Go from the first line to the line with "return (radial *" and return those lines verbatim, ends included.
* begin *
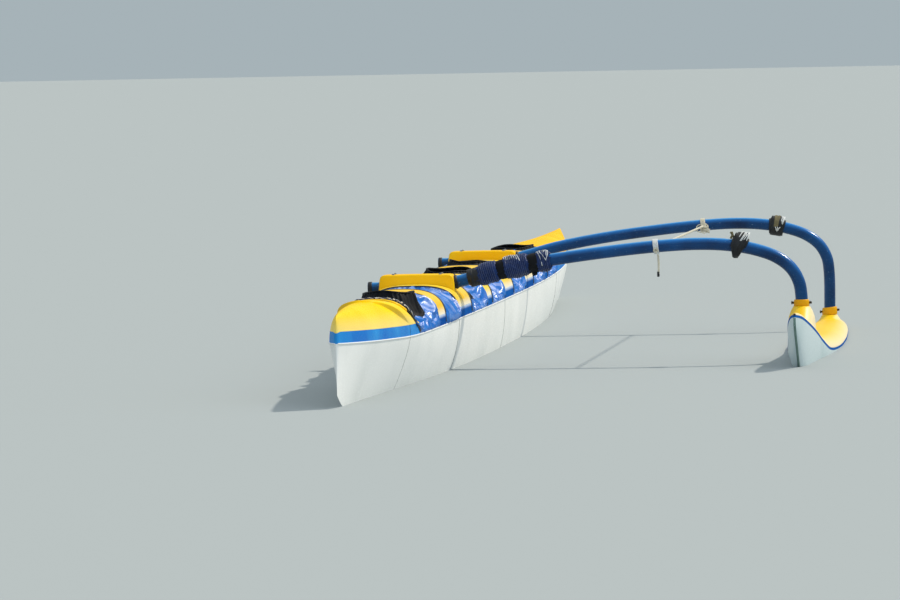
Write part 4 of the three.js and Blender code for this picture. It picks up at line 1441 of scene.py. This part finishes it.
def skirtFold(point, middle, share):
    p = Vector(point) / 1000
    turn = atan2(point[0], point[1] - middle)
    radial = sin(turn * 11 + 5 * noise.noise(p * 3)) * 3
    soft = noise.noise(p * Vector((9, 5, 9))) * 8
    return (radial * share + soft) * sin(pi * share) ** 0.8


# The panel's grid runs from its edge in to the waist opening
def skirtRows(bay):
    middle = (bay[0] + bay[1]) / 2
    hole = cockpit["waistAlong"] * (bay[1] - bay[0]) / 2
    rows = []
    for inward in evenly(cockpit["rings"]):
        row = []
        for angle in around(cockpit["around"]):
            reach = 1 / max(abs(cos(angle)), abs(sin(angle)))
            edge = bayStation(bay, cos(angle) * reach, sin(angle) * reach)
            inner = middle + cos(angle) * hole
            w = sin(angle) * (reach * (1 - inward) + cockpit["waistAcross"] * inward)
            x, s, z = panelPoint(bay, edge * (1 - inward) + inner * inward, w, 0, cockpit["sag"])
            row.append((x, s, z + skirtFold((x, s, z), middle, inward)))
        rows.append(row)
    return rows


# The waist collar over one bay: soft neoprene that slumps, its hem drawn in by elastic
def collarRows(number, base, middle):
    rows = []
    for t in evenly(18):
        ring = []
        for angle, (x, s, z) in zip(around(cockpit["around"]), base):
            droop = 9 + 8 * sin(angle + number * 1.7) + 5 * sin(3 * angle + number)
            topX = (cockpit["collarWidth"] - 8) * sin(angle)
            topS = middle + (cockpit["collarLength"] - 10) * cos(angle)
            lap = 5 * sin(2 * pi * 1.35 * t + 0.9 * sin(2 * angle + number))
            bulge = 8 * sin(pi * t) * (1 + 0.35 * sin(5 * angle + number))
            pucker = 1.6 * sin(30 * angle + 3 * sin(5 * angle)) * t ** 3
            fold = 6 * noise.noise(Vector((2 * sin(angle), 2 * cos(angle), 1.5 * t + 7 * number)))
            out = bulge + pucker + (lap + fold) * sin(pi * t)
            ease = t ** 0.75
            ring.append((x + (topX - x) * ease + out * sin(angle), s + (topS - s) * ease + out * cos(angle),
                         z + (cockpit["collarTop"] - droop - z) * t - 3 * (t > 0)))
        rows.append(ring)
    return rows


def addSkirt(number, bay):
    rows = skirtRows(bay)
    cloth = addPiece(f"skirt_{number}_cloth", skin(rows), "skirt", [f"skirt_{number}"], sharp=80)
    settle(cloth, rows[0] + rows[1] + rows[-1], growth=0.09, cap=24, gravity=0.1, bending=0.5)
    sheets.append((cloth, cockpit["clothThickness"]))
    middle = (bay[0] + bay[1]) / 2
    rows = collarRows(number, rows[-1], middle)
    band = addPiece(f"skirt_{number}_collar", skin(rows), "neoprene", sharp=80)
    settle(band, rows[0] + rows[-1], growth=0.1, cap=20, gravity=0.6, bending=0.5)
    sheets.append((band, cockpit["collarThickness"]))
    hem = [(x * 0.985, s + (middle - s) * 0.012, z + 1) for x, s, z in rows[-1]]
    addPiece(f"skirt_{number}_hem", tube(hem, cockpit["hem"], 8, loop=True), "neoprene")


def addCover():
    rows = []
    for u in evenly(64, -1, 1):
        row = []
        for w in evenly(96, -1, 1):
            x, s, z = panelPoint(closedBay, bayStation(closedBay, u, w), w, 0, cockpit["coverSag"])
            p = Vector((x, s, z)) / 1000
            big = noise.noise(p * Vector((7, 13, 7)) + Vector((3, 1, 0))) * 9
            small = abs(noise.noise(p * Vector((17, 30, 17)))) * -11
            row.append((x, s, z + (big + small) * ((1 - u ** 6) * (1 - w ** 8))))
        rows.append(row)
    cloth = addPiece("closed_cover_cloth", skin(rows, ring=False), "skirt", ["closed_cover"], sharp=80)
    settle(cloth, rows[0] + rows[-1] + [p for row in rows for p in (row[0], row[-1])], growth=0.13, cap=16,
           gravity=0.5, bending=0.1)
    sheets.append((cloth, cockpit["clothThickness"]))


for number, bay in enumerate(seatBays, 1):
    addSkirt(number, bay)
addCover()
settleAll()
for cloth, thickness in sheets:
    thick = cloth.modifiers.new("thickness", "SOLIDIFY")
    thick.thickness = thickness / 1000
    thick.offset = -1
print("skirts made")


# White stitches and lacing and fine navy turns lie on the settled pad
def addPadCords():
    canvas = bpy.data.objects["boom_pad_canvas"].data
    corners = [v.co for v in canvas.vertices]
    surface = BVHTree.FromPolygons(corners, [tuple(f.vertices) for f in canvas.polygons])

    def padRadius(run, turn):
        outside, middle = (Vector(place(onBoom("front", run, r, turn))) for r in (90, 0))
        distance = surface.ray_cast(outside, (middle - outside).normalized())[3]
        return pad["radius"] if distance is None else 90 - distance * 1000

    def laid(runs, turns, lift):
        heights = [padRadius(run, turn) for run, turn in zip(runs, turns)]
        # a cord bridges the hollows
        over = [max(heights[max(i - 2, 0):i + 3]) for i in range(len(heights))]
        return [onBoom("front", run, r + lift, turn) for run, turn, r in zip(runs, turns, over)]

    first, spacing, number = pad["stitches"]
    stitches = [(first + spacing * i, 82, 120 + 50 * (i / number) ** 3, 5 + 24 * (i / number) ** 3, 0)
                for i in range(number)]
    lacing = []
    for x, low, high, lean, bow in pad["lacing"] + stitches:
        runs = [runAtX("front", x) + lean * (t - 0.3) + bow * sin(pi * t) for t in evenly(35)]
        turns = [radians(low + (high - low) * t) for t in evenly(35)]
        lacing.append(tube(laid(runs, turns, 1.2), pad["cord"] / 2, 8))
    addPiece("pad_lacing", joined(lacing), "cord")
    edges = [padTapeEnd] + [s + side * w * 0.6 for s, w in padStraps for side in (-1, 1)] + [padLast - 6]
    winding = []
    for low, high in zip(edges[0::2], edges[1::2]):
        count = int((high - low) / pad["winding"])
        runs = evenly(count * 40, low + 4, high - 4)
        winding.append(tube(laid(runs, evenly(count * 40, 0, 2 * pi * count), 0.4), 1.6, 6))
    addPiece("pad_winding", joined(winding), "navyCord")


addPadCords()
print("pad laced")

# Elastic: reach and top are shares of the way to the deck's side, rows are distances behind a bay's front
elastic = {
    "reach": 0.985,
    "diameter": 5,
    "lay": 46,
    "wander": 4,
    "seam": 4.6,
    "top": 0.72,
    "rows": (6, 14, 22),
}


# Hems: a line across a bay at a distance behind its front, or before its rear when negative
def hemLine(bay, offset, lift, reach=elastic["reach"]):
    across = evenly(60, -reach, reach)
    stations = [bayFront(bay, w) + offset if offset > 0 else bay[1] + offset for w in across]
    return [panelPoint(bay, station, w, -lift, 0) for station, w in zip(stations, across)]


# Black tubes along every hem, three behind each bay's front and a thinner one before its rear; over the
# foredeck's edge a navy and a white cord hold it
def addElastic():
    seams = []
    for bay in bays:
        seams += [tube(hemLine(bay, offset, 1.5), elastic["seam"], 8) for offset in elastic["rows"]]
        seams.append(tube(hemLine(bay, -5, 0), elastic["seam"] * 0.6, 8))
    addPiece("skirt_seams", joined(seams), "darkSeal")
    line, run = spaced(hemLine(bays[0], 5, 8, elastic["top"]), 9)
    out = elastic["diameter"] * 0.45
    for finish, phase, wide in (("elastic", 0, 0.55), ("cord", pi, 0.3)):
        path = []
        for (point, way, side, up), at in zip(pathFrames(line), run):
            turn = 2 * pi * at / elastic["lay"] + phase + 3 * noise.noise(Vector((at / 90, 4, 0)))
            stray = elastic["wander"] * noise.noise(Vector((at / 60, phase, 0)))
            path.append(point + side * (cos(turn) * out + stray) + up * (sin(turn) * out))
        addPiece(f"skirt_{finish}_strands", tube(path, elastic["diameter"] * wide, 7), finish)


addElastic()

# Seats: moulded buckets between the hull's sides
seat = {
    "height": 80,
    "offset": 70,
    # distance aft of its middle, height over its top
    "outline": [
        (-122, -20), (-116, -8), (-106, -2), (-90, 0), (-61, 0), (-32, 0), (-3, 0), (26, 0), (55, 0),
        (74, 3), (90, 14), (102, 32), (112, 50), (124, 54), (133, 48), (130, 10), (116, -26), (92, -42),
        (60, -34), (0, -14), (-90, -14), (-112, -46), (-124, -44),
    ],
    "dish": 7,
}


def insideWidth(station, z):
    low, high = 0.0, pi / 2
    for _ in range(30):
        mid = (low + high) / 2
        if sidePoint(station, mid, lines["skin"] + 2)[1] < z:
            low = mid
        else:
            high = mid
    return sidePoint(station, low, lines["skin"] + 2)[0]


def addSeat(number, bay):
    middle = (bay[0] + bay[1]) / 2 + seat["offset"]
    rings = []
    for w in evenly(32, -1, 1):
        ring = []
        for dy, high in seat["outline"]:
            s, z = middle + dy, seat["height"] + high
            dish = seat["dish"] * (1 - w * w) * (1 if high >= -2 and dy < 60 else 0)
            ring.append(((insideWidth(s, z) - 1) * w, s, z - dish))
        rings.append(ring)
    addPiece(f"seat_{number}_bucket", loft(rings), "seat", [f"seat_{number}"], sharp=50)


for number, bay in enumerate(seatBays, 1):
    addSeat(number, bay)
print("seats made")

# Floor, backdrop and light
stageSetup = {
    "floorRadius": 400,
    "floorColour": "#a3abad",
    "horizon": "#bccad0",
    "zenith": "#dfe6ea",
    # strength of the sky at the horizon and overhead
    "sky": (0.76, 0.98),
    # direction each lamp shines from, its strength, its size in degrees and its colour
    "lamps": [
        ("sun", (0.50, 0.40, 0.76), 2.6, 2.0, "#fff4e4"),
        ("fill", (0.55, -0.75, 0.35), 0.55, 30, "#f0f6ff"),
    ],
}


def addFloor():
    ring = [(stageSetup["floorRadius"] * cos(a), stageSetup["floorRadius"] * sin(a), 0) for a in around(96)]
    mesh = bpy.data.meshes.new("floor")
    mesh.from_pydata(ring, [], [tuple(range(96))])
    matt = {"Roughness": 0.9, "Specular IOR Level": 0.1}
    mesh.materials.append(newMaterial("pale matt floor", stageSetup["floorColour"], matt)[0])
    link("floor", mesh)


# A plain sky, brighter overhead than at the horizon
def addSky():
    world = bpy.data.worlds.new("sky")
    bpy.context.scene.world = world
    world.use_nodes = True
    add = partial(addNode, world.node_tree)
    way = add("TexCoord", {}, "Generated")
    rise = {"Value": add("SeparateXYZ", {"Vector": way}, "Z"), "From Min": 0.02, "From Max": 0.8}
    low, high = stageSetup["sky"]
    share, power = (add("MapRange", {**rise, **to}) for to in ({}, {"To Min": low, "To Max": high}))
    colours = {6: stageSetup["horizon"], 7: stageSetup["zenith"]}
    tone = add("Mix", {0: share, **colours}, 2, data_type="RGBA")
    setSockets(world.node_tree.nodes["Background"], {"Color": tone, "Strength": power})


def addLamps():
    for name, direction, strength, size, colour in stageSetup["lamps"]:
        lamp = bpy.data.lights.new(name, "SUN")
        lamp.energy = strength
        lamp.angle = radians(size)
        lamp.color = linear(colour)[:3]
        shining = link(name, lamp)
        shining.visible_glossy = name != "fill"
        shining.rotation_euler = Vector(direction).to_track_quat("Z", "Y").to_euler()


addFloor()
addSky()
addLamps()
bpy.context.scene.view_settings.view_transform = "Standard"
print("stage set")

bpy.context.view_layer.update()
* end *
● Reply
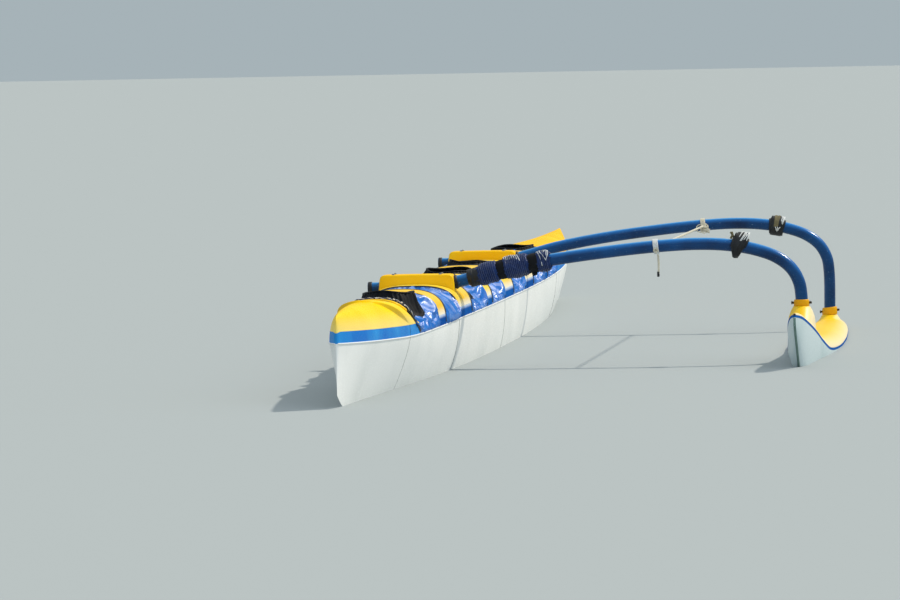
Write part 4 of the three.js and Blender code for this picture. It picks up at line 1441 of scene.py. This part finishes it.
def skirtFold(point, middle, share):
    p = Vector(point) / 1000
    turn = atan2(point[0], point[1] - middle)
    radial = sin(turn * 11 + 5 * noise.noise(p * 3)) * 3
    soft = noise.noise(p * Vector((9, 5, 9))) * 8
    return (radial * share + soft) * sin(pi * share) ** 0.8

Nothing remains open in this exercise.